Mainly because I was frantically chasing
my desire to be feminine, I sometimes jumped from activity to activity rapidly. Plus none of this was accounting for the traditional male things I was doing such as building a family and trying my best to provide as good of a house I could. As far as actual house goes, I was trying to follow in my Dad's shadow and come as close as I could to either remodel or build my own house. He built his own house while I worked hard to renovate an 1860's era brick tavern in the town I was from. I came close but I don't think he understood why I did it. 

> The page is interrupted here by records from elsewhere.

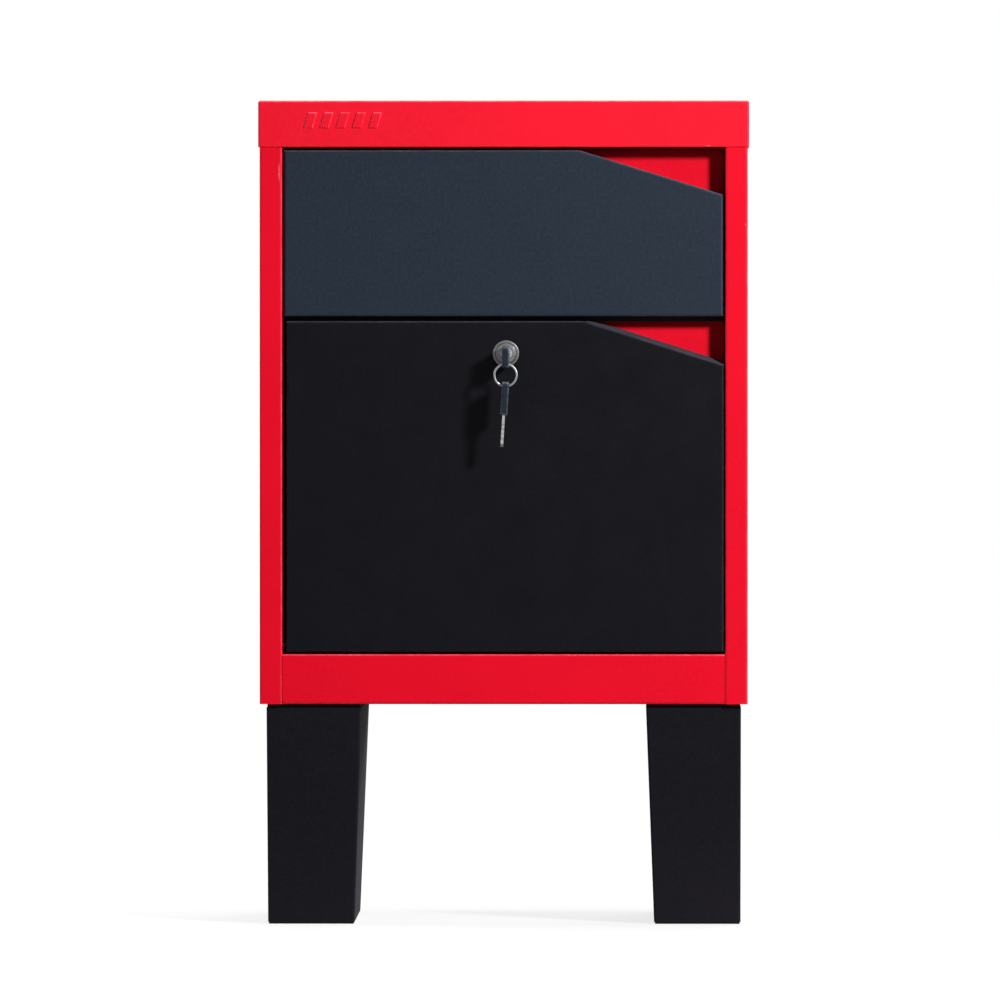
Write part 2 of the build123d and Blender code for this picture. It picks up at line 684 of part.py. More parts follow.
def plain_head():
    """Plastic grip moulded over the blade's root, with a slot for the ring."""
    start = KEY_BLADE_LENGTH
    head = block(
        (-HEAD_THICK / 2, HEAD_THICK / 2),
        (start, start + HEAD_LENGTH),
        (-HEAD_DROP - HEAD_WIDTH / 2, -HEAD_DROP + HEAD_WIDTH / 2),
    )
    head = fillet(head.edges().filter_by(Axis.X), HEAD_CORNER)
    head = fillet(head.faces().sort_by(Axis.X)[0].edges(), HEAD_ROUND)
    head = fillet(head.faces().sort_by(Axis.X)[-1].edges(), HEAD_ROUND)
    middle = start + HEAD_LENGTH - HEAD_BRIDGE - SLOT_WIDTH / 2
    outline = Pos(middle, -HEAD_DROP) * RectangleRounded(SLOT_WIDTH, SLOT_LENGTH, SLOT_CORNER)
    slot = extrude(Plane.YZ.offset(-HEAD_THICK) * outline, 2 * HEAD_THICK)
    return head - slot - plain_blade()


def in_lock(shape):
    """Place a key in the plug, its head towards the front."""
    return Pos(LOCK_X, KEY_TIP_Y, LOCK_Z) * Rot(0, 0, 180) * shape


def on_ring(shape):
    """Hang a key from the bottom of the ring, leaning a little to the left at its tip."""
    top = SPARE_HANG_Z + WIRE_CLEAR + HEAD_BRIDGE
    tip = top - HEAD_LENGTH - KEY_BLADE_LENGTH
    hung = Pos(LOCK_X, RING_Y - HEAD_DROP, tip) * Rot(90, 0, 0) * shape
    return hung.rotate(Axis((LOCK_X, RING_Y, SPARE_HANG_Z), (0, 1, 0)), SPARE_LEAN)


def key_ring():
    """Split ring: two flat coils of wire pressed side by side."""
    section = Plane.XZ * Pos(RING_RADIUS, 0) * RectangleRounded(*RING_SECTION, RING_CORNER)
    ring = revolve(section, Axis.Z)
    return Pos(LOCK_X, RING_Y, RING_Z) * Rot(90, 0, 0) * ring


# Legs ---------------------------------------------------------------------------------

def leg_section(side, inset, z):
    """Section of the leg on one side at height z, shrunk by inset."""
    share = z / LEG_HEIGHT
    width = LEG_FOOT_WIDTH + (LEG_TOP_WIDTH - LEG_FOOT_WIDTH) * share
    depth = LEG_FOOT_DEPTH + (LEG_TOP_DEPTH - LEG_FOOT_DEPTH) * share
    middle = side * (SIDE - LEG_INSET - width / 2)
    return Plane.XY.offset(z) * Pos(middle, 0) * Rectangle(width - 2 * inset, depth - 2 * inset)


def leg_shape(side, inset, z0, z1):
    """Tapered solid of a leg between two heights."""
    return loft([leg_section(side, inset, z) for z in (z0, z1)], ruled=True)


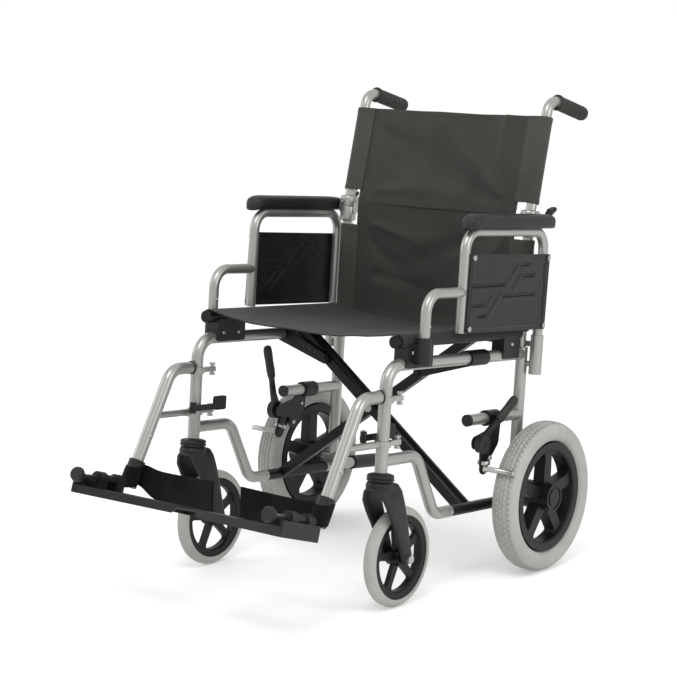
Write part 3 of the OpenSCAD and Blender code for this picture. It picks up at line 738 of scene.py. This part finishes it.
# ---------- castor forks ----------
def leg(g, side_x):
    """One blade of a fork as a tapering oval sweep from the crown to the axle."""
    half_thick = 0.0063
    # Distance outward from the stem, u, v and half width
    path = [(0.0080, -0.2300, 0.2385, 0.0255), (0.0190, -0.2290, 0.2320, 0.0285),
            (0.0262, -0.2230, 0.2160, 0.0285), (0.0280, -0.2110, 0.1920, 0.0255),
            (0.0270, -0.1950, 0.1610, 0.0215), (0.0248, -0.1790, 0.1270, 0.0180),
            (0.0238, -0.1690, 0.1050, 0.0160), (0.0234, -0.1620, 0.0879, 0.0150),
            (0.0234, -0.1590, 0.0780, 0.0100)]
    verts = []
    cols = 28
    for k, (dx, u, v, wide) in enumerate(path):
        p0 = path[max(0, k - 1)]
        p1 = path[min(len(path) - 1, k + 1)]
        d = Vector((p1[1] - p0[1], p1[2] - p0[2])).normalized()
        for j in range(cols):
            a = 2 * math.pi * j / cols
            across = oval(math.cos(a), 0.7) * wide
            thick = oval(math.sin(a), 0.6) * half_thick
            verts.append(at(g * RAIL_X + side_x * (dx + thick),
                            u - d.y * across, v + d.x * across))
    return verts, capped_faces(len(path), cols)


def forks():
    """Crown and two blades grown together, and the caps of the bearings above them."""
    # Both as (radius, height)
    crown = [(0.014, 0.2250), (0.022, 0.2258), (0.0268, 0.2290), (0.0282, 0.2340),
             (0.0274, 0.2395), (0.0250, 0.2435), (0.0235, 0.2447)]
    caps = [(0.0200, 0.2440), (0.0246, 0.2442), (0.0246, 0.2462), (0.0270, 0.2466),
            (0.0274, 0.2482), (0.0270, 0.2498), (0.0248, 0.2502), (0.0248, 0.2516),
            (0.0266, 0.2520), (0.0268, 0.2545), (0.0258, 0.2572), (0.0200, 0.2590),
            (0.0140, 0.2596), (0.0130, 0.2597)]
    for side, g in SIDES:

        def place(x, y, h):
            return at(g * RAIL_X + x, FRONT_U + y, h)

        verts, faces = lathe(crown, place)
        for side_x in (1, -1):
            extend(verts, faces, *leg(g, side_x))
        ob = add(side + "_fork", verts, faces, "black_plastic", side + "_castor")
        blend = ob.modifiers.new("blend", "REMESH")
        blend.mode = "VOXEL"
        blend.voxel_size = 0.0016
        blend.use_smooth_shade = True
        soft = ob.modifiers.new("soft", "SMOOTH")
        soft.factor = 0.5
        soft.iterations = 9
        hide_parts(side + "_castor_fork")
        verts, faces = lathe(caps, place)
        cap = add(side + "_bearing_cap", verts, faces, "black_plastic", side + "_castor")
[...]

Bu it wasn't easy. I needed to teach myself the basic's of plumbing and electricity among other important things associated with remodeling an old structure. The end result was my second wife and I were able to live comfortably there in the years before her death. Then, I was all alone with a couple dogs and a cat in this huge empty house. At that point, I needed to decide which direction my life would take physically and mentally. What I mean was, was I going to continue to try to live in the house I remodeled with all it's memories or try to move on. With all the animals of course. What I decided to do was make the house even emptier by selling all my wife and I's vintage collections on line and using the money to augment my Social Security money I was making. In doing so, I managed to keep the house going for awhile as I sought out the possibility of taking an early retirement. Eventually, years later, I was able to move us all in with my current wife Liz in nearby Cincinnati, Ohio. 

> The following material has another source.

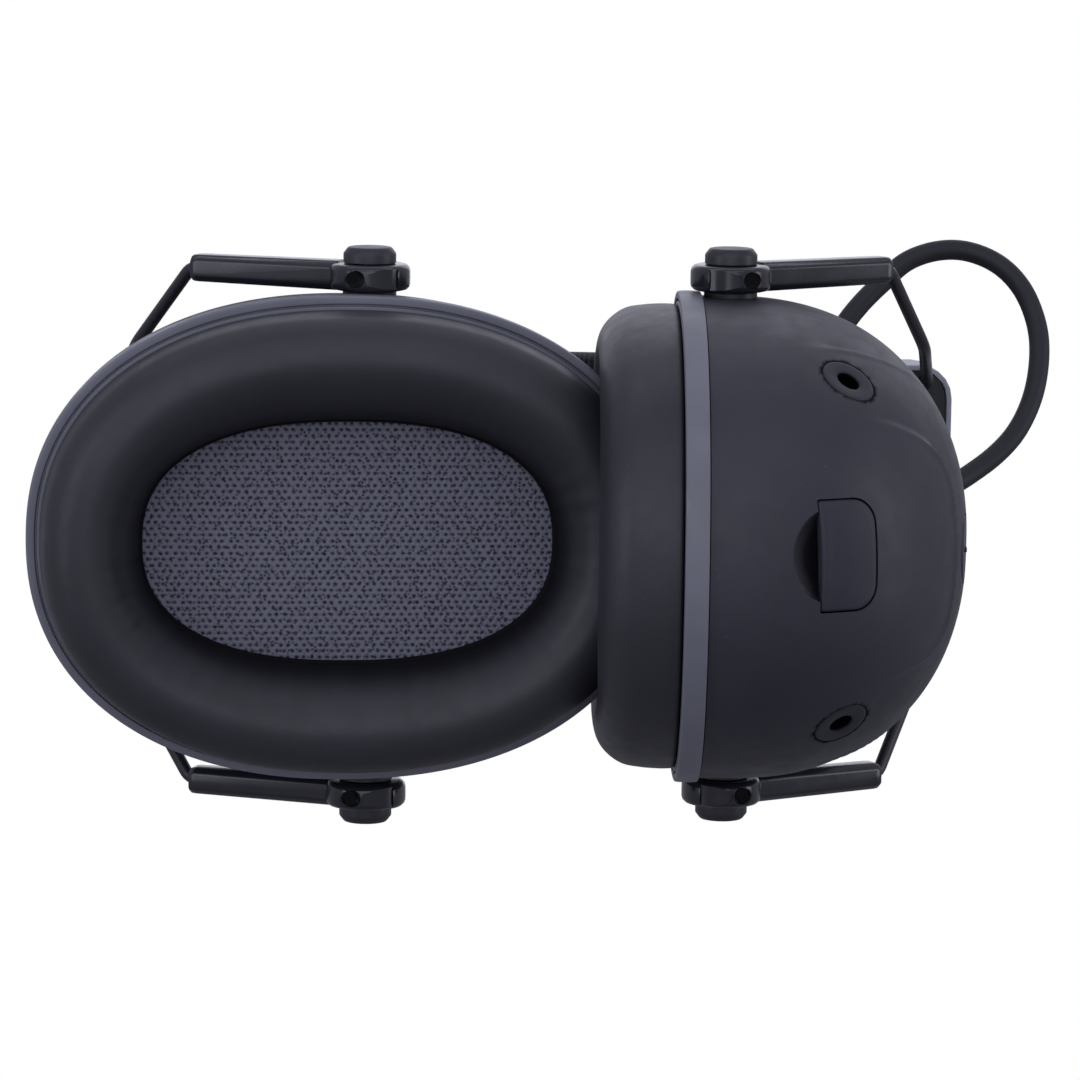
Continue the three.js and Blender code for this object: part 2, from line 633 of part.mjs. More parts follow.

As it turned out, the physical aspect of having an empty house was much easier than the mental part. Since during my life, even though I started out shy, I became a rather social person with deep ties to my home town. Sadly, those ties had nothing to do with my increasingly dominant feminine self. With no one to stand in my way, I was actually able to pursue if I was indeed transgender or not. Or just a serious crossdresser who wanted to their best to look like a woman. Since I had the options and inspirations to discover my true self further, I finally gave in to my inner female and set out to attempt to build a new life.   

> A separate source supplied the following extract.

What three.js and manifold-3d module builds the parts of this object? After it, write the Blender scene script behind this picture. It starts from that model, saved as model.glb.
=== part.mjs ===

Surprisingly, leaving behind my old male life was easier than I anticipated. Destiny (and effort) led me to meeting a new group of cis-gendered women friends I could be social with and learn about a new house at the same time. Plus, all the years I dreamed about decorating a new empty gender house came to pass as I adopted relatively easy to my new gender affirming hormones and life as a fulltime transgender woman. Then my relationship with Liz, who I met on line flourished, and we were married years later after my daughter suggested we finally do it. She made sense, we married and moved on to a new chapter of building my feminine house and making it much less empty.

I am sure, when one discusses genders, not many humans get the chance to empty one house and start all over again in a new one. It is a scary yet exciting journey.